Is the Harley-Davidson WLC called a Liberator?

The nickname "Liberator" is most commonly attached in collector and popular language to WLA-type wartime Harleys, especially in the European liberation context. WLCs are sometimes grouped into that broader military 45 conversation, but "Liberator" was not the precise factory model name for the Canadian WLC.

How do I identify a real WLC?

Begin with the engine number and WLC or 42WLC identity, then examine crankcases, frame, fork, military fittings, finish, and documentation. Because many civilian WL and WLA parts interchange or can be adapted, a correct WLC identification should be based on more than olive-drab paint.

Are parts available for a WLC restoration?

Mechanical support for Harley 45 flatheads is strong, and many engine, transmission, chassis, and military-style reproduction parts are available. The harder task is finding or verifying correct WLC-specific equipment and avoiding a restoration that becomes a WLA-style replica.

What makes a WLC valuable to collectors?

Collectors value correct WLC identity, original or accurately sourced Canadian military equipment, credible documentation, matching major components, and sympathetic restoration. A well-documented WLC is more significant than a generic military 45 assembled from mixed parts.

Collector Takeaway

The Harley-Davidson WLC is important because it forces the serious collector to look past the easy romance of olive-drab paint. It is a Canadian-contract military motorcycle built from the dependable WL 45 flathead platform, and its significance is found in the details: numbering, equipment, controls, finish, service history, and the difference between a genuine WLC and a military-style 45.

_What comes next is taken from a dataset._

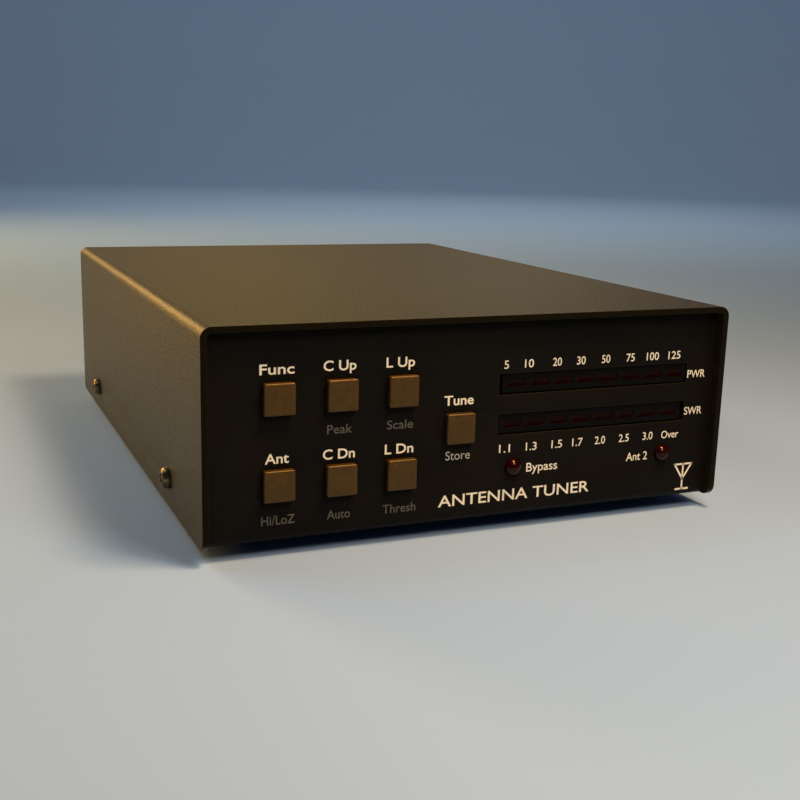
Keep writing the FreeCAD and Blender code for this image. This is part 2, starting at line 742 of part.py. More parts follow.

At its best, a WLC is one of the most honest Harley-Davidsons of the war years. It is slow by modern standards, mechanically plain, and demanding to ride well, but that is precisely why it remains compelling. It is a working military machine whose engineering priorities were reliability, field serviceability, and controlled production rather than glamour. Preserve those qualities, and the WLC becomes far more than a green WL; it becomes a specific Canadian chapter in Harley-Davidson’s wartime history.